Your objective:
Of the material below, the lines to be retyped are those from the line containing "Reconstruct the object" through the line containing "# origin is", inclusive; reproduce them exactly.

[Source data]

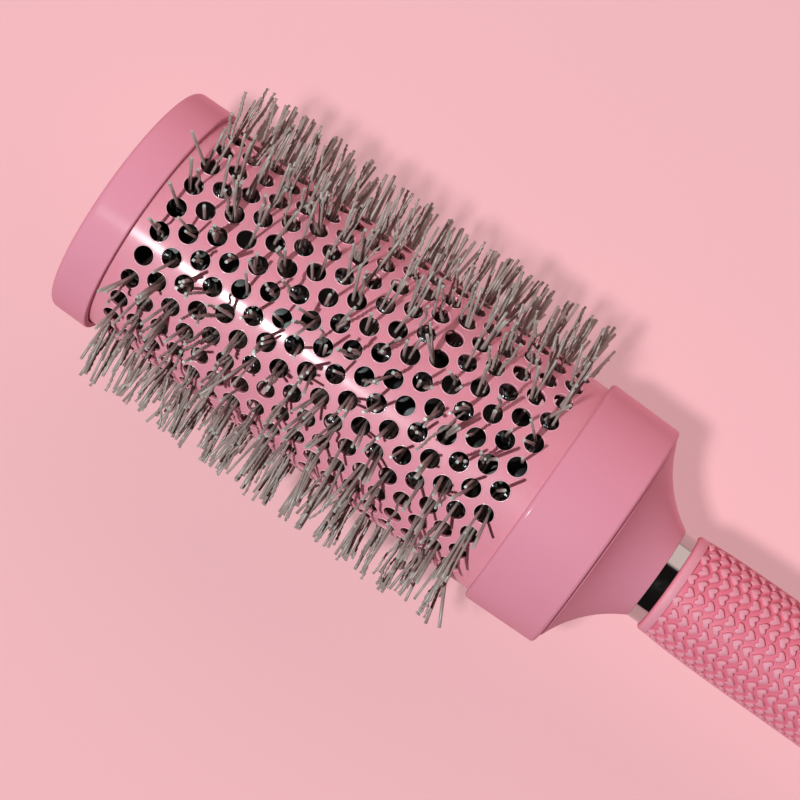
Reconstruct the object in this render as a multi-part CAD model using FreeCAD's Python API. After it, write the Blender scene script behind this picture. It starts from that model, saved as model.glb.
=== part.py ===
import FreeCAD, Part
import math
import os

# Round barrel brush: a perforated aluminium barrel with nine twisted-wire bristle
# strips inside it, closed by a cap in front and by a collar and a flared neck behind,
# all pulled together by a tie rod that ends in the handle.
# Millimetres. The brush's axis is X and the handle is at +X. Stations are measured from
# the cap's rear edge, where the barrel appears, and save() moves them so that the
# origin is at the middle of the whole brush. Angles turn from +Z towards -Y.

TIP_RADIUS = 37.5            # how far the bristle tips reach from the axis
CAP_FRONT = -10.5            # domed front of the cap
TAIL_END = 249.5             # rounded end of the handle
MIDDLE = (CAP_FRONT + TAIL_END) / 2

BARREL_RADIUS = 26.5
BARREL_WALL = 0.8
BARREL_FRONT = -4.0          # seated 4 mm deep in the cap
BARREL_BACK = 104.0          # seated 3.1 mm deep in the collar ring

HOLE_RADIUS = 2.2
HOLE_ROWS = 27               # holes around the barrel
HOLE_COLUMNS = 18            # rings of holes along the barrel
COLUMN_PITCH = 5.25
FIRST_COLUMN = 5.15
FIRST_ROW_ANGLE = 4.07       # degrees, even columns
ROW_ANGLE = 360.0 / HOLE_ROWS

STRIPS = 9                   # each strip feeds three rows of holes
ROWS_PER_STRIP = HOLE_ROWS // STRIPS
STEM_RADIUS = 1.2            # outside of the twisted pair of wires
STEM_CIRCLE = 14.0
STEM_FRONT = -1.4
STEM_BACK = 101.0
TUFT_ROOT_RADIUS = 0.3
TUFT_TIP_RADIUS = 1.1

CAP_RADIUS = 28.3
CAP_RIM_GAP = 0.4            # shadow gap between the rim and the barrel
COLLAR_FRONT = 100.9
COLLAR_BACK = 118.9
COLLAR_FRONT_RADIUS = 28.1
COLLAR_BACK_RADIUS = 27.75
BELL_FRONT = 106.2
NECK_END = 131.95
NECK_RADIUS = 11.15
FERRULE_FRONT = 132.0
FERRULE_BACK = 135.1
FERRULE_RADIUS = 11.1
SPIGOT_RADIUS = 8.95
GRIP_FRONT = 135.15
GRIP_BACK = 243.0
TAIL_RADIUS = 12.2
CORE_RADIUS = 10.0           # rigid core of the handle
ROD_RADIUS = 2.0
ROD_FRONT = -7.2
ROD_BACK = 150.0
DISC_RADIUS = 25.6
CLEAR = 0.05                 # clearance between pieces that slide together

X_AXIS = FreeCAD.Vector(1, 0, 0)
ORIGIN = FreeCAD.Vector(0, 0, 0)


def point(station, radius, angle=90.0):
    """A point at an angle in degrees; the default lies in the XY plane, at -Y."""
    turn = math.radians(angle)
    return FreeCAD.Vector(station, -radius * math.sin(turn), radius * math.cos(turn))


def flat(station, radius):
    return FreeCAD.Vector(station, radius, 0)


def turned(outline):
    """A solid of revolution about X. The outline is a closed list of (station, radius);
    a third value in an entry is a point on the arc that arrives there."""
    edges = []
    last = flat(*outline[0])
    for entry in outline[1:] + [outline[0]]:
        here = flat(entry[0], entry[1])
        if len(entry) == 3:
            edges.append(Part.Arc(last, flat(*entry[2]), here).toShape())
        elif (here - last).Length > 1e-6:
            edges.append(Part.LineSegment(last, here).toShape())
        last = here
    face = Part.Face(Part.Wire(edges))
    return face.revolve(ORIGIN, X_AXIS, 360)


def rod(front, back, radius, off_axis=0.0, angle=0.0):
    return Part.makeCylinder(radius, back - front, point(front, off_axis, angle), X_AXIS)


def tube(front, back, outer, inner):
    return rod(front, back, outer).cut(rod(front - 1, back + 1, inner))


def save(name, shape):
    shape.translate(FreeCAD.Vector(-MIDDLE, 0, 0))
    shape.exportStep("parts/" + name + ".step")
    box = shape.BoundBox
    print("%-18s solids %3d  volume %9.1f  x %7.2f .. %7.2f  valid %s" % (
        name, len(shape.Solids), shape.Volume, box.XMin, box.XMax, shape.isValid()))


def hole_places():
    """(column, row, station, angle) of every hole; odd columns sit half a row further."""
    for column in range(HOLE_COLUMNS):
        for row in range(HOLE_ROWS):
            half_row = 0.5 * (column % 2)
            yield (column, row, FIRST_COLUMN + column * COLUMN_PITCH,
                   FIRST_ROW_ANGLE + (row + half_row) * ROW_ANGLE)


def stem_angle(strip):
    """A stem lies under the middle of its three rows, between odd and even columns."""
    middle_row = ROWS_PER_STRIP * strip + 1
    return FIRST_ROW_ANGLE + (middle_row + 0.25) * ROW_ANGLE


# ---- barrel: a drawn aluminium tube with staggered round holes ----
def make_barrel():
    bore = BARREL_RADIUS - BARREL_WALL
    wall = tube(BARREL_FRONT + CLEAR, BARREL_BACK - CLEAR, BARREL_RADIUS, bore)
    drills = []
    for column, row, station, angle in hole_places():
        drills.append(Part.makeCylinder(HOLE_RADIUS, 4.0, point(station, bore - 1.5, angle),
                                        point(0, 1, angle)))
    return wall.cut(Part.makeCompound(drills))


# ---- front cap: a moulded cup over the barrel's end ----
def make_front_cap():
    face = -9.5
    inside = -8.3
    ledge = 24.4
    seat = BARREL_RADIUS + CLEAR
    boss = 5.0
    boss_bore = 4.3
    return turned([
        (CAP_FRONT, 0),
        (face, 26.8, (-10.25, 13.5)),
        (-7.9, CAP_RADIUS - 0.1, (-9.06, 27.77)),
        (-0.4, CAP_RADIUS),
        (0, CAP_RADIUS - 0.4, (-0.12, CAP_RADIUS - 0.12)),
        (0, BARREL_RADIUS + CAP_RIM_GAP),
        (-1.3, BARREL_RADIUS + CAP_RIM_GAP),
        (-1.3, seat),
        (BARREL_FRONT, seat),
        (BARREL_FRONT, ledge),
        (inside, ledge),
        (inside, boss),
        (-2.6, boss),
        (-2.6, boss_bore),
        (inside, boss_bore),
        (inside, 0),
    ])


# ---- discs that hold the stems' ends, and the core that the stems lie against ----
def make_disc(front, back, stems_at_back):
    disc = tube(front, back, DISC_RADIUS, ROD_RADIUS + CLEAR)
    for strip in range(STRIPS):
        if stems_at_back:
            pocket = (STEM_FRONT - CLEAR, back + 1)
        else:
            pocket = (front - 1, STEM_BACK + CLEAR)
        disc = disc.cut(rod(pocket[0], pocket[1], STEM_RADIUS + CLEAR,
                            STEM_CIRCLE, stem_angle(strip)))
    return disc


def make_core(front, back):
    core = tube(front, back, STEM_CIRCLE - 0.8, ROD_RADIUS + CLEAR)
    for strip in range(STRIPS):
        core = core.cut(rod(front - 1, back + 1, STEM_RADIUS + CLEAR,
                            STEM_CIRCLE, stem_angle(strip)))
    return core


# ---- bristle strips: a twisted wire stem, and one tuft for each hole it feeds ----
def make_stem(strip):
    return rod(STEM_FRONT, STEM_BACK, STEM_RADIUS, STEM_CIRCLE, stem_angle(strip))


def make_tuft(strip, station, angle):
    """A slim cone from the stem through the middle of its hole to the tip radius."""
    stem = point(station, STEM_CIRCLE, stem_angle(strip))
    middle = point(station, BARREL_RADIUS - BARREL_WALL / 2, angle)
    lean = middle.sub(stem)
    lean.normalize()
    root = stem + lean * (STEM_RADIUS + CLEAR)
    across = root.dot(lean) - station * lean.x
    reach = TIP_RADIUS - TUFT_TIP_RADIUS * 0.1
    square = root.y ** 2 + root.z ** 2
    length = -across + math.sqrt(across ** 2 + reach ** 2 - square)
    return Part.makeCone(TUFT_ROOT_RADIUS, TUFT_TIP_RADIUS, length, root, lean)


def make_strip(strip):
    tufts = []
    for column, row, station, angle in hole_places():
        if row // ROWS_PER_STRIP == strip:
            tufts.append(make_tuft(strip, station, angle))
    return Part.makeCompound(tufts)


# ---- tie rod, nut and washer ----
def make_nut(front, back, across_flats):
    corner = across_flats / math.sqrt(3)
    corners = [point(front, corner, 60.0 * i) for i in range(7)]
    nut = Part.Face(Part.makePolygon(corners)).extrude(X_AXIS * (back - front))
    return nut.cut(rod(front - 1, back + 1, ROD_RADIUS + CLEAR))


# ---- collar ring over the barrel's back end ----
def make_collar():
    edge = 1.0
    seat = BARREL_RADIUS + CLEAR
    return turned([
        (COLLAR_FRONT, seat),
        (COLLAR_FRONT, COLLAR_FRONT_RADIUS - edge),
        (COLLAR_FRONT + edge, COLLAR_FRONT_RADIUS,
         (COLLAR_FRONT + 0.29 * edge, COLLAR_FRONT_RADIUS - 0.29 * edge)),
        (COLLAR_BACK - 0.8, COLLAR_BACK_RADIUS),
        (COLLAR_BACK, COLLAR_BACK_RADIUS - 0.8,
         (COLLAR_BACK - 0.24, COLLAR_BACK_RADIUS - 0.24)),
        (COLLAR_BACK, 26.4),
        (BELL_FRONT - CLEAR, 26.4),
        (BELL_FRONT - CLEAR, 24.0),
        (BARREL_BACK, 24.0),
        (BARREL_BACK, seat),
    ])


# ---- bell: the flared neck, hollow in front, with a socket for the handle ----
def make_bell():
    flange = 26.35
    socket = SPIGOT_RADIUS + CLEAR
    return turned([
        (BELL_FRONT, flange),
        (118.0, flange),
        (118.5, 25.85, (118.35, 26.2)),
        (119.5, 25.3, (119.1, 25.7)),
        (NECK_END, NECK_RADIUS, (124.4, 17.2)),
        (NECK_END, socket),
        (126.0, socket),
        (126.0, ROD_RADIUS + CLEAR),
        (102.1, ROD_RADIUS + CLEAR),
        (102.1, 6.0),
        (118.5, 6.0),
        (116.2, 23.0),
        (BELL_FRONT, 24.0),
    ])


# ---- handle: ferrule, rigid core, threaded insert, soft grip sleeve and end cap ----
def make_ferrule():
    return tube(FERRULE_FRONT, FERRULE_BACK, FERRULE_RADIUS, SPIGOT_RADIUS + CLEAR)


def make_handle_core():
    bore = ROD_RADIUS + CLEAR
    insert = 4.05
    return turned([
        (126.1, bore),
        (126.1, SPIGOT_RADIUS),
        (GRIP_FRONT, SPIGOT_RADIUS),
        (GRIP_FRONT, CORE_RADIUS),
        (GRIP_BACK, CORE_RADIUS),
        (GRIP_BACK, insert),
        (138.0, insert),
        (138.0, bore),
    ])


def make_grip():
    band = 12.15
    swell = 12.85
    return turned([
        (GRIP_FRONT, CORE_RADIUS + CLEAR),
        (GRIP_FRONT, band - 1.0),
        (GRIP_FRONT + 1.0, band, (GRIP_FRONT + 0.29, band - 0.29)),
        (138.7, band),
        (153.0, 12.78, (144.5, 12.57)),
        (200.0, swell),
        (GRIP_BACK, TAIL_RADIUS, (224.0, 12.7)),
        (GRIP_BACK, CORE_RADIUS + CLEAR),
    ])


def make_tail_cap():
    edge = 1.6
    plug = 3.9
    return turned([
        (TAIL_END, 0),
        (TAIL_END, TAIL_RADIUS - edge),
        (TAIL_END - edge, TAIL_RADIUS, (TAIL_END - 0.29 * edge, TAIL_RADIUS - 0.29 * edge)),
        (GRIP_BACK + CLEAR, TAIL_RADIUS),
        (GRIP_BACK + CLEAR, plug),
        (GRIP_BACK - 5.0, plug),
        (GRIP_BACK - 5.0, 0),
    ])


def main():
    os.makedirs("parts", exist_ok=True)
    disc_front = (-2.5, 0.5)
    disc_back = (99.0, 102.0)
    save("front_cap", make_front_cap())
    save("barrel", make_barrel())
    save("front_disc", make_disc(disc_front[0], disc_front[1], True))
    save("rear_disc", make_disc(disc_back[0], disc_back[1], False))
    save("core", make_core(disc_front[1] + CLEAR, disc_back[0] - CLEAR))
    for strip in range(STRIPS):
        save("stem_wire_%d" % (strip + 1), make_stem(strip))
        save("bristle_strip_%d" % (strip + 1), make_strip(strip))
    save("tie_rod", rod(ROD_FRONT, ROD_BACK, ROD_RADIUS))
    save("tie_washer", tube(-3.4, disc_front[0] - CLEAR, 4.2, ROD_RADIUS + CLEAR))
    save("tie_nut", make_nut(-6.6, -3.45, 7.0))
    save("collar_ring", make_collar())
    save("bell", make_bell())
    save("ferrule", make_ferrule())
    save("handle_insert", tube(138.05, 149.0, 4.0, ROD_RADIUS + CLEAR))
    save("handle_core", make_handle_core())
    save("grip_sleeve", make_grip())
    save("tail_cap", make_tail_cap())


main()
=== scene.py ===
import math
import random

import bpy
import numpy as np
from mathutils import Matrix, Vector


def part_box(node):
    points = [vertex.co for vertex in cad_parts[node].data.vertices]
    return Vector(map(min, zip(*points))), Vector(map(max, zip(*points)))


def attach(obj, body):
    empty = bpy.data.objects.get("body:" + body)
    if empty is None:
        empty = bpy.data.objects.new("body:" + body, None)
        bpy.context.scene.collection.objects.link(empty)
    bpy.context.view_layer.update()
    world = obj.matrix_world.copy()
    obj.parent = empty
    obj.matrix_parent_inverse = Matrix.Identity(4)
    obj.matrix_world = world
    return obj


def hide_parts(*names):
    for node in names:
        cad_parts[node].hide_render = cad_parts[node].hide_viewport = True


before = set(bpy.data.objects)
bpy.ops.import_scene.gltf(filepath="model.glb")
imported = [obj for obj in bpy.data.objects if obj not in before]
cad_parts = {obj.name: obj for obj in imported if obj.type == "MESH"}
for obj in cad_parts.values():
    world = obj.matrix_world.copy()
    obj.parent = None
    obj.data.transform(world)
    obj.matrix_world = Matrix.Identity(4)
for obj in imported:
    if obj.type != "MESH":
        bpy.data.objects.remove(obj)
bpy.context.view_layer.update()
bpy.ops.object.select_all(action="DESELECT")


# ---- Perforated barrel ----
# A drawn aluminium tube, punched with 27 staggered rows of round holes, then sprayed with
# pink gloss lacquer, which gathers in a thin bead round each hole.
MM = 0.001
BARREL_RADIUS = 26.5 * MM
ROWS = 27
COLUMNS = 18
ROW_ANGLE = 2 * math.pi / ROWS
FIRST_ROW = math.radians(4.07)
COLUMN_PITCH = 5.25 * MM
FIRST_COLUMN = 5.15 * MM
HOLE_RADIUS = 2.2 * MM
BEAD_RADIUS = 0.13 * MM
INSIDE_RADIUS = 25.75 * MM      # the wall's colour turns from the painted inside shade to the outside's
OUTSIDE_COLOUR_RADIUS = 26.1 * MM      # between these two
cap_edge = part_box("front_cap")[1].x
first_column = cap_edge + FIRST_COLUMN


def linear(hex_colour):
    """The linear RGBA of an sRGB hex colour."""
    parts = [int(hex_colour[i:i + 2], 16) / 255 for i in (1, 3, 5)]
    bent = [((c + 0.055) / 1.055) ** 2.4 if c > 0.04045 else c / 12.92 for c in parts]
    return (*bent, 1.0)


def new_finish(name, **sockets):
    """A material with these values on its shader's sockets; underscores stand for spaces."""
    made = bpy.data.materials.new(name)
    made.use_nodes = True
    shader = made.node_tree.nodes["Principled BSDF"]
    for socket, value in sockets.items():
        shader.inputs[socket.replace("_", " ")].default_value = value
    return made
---
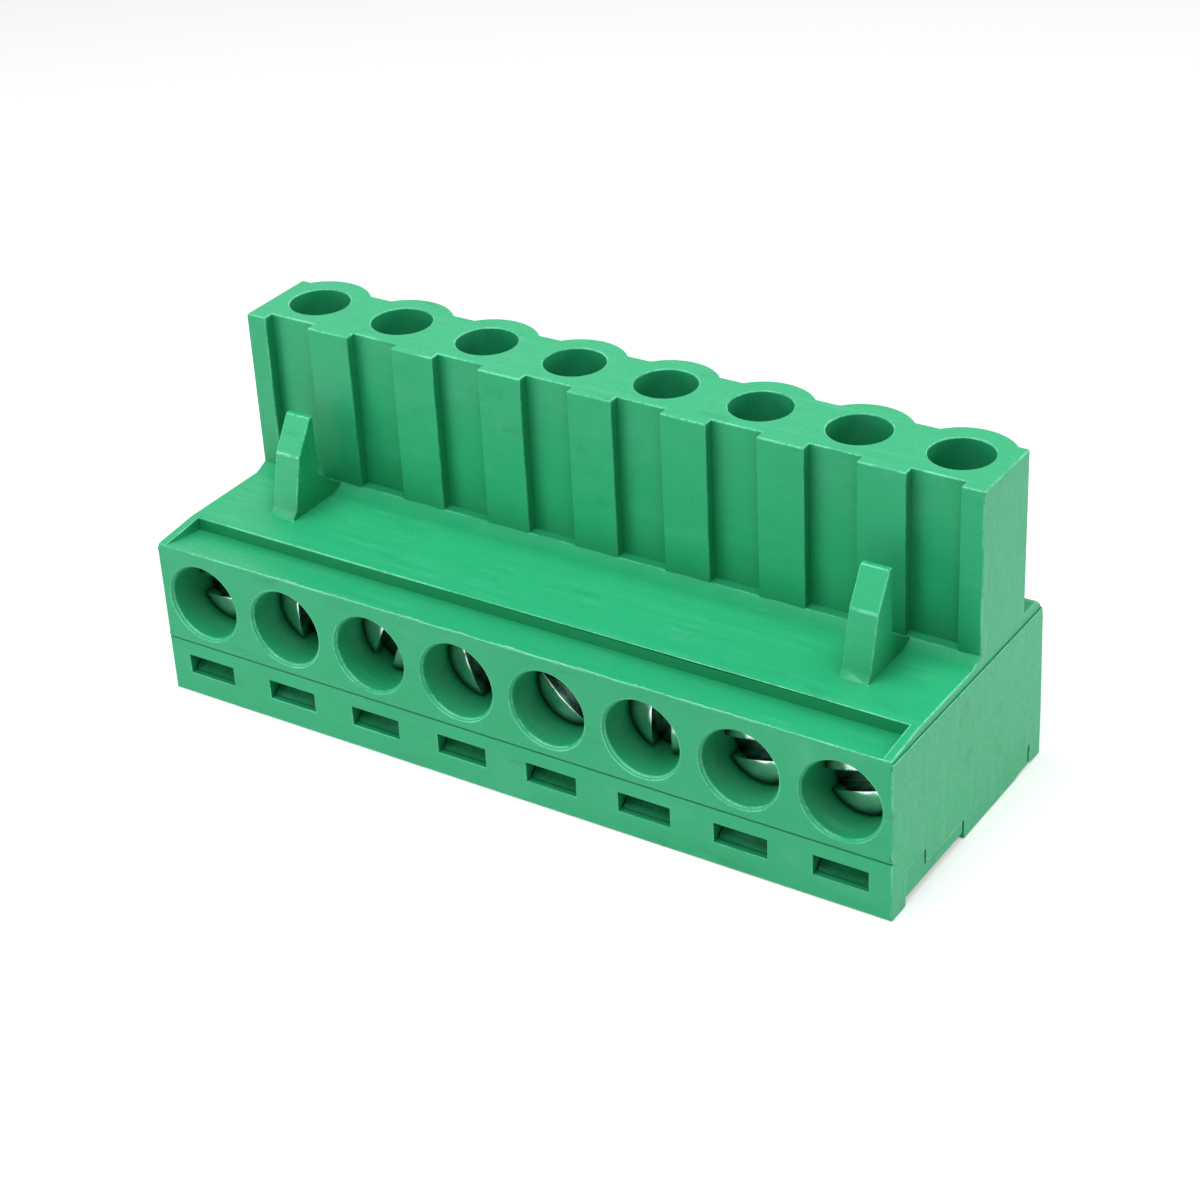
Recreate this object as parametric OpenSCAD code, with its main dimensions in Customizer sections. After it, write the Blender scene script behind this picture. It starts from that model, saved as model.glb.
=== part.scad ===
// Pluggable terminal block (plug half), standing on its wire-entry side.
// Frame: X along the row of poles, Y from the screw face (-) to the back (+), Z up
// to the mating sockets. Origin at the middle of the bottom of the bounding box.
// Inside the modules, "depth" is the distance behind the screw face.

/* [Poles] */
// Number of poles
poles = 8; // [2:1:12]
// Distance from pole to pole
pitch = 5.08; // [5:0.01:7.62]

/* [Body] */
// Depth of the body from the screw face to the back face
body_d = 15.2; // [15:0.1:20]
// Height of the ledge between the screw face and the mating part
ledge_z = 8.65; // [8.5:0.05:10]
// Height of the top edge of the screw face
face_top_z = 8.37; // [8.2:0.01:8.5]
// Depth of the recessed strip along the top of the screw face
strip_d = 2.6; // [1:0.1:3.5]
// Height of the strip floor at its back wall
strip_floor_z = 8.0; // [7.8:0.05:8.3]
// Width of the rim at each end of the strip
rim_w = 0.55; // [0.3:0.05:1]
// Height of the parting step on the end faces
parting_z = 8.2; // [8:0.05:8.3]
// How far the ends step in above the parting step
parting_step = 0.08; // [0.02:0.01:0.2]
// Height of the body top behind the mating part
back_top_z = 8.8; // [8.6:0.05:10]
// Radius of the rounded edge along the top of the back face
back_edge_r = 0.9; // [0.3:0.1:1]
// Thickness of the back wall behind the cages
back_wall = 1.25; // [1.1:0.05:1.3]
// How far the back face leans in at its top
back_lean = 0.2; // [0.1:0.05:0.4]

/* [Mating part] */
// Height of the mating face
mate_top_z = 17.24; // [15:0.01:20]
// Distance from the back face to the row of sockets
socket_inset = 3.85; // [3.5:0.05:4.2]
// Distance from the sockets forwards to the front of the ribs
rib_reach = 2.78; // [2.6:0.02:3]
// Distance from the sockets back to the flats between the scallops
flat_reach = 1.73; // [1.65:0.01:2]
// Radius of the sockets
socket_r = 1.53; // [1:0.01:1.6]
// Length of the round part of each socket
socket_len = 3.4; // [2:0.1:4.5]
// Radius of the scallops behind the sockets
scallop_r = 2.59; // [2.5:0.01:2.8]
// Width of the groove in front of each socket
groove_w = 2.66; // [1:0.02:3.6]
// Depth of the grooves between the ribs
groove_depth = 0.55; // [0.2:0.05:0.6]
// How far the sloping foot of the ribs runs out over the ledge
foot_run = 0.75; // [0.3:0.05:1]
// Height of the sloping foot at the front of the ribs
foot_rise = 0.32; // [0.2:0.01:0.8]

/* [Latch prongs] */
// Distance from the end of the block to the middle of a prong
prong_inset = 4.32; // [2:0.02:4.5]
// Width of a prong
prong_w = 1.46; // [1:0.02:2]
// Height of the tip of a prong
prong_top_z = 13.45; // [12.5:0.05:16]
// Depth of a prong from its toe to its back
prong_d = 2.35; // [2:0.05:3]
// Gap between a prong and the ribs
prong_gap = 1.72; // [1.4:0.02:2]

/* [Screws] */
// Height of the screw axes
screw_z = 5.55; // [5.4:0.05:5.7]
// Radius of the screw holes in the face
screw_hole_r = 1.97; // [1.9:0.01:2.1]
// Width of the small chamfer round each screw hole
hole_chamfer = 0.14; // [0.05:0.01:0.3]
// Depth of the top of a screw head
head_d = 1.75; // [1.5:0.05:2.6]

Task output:
Reconstruct the object in this render as a multi-part CAD model using FreeCAD's Python API. After it, write the Blender scene script behind this picture. It starts from that model, saved as model.glb.
=== part.py ===
import FreeCAD, Part
import math
import os

# Round barrel brush: a perforated aluminium barrel with nine twisted-wire bristle
# strips inside it, closed by a cap in front and by a collar and a flared neck behind,
# all pulled together by a tie rod that ends in the handle.
# Millimetres. The brush's axis is X and the handle is at +X. Stations are measured from
# the cap's rear edge, where the barrel appears, and save() moves them so that the
# origin is at the middle of the whole brush. Angles turn from +Z towards -Y.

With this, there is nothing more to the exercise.